» **Set task**
Quote exactly the lines from the line containing "translate([flat_r, cap_t /" to the line containing "velvet, pale studio.", both lines included, please, and nothing more.

» **Data lines**
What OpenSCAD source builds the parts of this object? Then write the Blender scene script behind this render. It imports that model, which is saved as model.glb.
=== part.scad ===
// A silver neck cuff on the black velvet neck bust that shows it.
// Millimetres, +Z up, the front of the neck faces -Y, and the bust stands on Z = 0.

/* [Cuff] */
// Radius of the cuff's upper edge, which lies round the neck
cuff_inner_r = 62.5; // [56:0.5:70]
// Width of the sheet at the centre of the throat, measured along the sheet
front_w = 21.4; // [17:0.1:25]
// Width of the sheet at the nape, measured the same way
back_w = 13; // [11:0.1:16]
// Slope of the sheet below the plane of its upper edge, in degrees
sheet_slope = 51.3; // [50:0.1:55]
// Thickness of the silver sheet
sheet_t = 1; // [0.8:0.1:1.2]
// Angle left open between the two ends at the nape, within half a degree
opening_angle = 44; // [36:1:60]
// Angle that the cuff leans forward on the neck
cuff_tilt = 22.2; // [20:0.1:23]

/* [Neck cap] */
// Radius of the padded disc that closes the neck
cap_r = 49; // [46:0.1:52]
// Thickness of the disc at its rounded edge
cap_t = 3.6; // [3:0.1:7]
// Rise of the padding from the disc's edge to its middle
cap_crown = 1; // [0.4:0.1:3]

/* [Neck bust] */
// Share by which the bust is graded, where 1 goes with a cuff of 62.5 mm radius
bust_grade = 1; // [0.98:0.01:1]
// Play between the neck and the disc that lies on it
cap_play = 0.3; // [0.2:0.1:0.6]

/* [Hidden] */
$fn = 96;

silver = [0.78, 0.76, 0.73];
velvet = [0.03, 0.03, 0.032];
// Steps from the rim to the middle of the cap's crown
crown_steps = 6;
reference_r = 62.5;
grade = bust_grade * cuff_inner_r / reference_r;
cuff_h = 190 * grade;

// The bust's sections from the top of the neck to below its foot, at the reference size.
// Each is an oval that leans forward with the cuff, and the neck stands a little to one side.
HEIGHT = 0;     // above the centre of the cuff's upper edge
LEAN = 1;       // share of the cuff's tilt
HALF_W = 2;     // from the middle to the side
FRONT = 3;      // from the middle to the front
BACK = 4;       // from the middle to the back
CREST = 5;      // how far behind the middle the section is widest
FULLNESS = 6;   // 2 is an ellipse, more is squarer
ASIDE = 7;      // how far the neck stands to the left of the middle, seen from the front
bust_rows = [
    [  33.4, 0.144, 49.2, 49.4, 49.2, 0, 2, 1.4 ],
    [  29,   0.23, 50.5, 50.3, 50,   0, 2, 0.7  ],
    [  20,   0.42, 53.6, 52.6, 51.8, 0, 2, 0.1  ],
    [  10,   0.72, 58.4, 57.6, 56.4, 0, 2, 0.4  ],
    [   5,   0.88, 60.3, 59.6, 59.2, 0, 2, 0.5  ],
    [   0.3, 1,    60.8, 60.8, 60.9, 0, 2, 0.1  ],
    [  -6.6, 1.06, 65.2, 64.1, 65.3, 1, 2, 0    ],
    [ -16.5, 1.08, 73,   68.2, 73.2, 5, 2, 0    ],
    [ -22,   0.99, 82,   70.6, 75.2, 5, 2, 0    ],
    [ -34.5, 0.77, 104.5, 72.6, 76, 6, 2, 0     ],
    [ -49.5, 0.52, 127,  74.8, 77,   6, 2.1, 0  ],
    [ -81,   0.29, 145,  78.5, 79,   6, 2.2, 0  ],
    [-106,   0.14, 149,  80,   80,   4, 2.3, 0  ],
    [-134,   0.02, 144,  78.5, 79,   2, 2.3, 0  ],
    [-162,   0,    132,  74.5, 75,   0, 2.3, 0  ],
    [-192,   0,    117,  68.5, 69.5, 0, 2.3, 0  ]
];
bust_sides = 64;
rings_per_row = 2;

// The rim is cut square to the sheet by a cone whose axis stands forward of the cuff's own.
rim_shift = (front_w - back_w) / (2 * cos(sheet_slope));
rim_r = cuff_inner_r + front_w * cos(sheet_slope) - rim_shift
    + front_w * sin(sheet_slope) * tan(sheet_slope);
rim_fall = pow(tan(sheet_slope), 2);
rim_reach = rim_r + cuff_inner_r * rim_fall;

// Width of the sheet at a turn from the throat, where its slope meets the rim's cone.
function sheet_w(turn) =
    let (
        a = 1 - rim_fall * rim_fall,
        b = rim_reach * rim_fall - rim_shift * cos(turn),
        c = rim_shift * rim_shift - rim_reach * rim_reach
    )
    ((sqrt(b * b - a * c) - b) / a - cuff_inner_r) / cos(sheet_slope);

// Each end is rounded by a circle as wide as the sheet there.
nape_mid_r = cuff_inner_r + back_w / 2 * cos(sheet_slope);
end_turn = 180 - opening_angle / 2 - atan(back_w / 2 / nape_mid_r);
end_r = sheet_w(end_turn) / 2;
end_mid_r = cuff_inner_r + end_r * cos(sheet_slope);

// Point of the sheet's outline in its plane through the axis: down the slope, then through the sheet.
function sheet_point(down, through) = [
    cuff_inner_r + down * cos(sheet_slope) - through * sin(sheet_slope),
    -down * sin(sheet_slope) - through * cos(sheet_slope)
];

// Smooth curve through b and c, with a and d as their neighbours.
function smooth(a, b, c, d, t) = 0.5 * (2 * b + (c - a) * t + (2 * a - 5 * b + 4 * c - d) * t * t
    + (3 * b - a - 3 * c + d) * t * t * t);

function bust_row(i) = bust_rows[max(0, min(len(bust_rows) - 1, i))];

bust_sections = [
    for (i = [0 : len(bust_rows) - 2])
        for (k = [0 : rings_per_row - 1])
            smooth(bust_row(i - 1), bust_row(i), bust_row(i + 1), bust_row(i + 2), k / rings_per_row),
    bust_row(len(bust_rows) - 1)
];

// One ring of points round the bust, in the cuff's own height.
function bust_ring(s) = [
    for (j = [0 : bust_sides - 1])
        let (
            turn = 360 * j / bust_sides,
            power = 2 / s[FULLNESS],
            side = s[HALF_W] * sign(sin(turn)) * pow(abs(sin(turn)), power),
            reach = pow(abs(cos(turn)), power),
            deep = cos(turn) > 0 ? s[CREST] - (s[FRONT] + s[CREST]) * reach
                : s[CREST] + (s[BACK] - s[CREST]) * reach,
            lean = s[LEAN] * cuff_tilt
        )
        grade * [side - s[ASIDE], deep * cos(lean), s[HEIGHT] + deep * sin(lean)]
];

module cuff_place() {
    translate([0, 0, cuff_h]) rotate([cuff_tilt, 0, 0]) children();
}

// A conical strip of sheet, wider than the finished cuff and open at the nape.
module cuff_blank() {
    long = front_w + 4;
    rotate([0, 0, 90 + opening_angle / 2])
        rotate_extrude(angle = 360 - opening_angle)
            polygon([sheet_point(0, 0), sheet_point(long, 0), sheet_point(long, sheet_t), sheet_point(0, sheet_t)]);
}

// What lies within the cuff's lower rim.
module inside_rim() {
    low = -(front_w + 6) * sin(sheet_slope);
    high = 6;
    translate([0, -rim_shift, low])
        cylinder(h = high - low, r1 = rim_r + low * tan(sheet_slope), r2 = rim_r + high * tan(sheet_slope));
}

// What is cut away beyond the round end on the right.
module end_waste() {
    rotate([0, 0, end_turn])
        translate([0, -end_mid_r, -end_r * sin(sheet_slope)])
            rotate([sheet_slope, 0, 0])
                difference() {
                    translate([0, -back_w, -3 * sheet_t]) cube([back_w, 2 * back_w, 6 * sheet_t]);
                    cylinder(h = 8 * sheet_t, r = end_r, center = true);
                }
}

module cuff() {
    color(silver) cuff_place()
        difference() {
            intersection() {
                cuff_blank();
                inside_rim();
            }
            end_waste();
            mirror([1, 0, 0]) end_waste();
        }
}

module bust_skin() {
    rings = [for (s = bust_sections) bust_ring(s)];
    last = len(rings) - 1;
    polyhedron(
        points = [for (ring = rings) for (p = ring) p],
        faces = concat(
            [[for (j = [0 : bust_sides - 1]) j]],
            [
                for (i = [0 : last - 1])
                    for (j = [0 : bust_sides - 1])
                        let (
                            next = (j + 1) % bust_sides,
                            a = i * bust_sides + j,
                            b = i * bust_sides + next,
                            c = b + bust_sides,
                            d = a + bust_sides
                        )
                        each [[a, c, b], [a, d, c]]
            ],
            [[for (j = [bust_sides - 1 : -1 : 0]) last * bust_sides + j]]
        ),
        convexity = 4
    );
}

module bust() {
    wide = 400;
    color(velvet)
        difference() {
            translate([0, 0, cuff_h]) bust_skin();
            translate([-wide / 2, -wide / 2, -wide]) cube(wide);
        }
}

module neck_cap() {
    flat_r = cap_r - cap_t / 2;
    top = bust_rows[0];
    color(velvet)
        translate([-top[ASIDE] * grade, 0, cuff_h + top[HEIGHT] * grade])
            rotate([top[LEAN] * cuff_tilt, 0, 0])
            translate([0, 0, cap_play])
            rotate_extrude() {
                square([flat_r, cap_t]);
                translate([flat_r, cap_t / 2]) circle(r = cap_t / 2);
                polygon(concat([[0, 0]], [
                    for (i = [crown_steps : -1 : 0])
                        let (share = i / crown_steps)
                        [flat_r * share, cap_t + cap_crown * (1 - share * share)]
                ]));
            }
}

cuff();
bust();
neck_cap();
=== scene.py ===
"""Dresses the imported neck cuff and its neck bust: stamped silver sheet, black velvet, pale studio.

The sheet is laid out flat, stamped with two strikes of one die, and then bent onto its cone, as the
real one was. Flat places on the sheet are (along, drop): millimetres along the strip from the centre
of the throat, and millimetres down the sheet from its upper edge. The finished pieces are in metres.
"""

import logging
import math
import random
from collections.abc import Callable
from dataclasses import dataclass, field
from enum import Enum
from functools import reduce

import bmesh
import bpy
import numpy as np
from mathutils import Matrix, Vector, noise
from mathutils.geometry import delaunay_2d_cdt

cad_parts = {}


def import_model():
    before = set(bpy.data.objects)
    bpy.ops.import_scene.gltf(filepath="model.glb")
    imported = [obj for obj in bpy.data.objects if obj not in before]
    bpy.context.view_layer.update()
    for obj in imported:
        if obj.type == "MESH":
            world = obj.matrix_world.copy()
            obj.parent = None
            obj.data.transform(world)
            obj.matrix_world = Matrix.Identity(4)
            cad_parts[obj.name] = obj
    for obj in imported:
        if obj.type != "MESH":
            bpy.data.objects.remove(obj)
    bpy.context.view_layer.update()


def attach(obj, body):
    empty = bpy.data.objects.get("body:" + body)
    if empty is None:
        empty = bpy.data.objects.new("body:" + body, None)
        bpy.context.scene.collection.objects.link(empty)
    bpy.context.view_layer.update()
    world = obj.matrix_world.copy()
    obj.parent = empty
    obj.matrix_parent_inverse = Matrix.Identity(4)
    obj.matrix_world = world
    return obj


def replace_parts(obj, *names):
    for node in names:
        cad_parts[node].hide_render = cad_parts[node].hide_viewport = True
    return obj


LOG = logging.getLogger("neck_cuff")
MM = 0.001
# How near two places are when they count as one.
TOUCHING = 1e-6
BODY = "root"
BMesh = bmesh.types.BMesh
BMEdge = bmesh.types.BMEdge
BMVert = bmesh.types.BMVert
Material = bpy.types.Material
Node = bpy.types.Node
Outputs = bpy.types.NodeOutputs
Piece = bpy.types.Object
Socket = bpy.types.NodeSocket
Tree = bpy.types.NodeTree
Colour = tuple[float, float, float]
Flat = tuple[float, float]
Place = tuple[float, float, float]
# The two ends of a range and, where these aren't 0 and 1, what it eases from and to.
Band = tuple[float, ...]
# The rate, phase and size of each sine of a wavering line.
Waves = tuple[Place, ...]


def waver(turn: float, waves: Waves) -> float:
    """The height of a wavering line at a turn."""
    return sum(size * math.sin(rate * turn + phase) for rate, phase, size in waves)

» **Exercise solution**
                translate([flat_r, cap_t / 2]) circle(r = cap_t / 2);
                polygon(concat([[0, 0]], [
                    for (i = [crown_steps : -1 : 0])
                        let (share = i / crown_steps)
                        [flat_r * share, cap_t + cap_crown * (1 - share * share)]
                ]));
            }
}

cuff();
bust();
neck_cap();
=== scene.py ===
"""Dresses the imported neck cuff and its neck bust: stamped silver sheet, black velvet, pale studio.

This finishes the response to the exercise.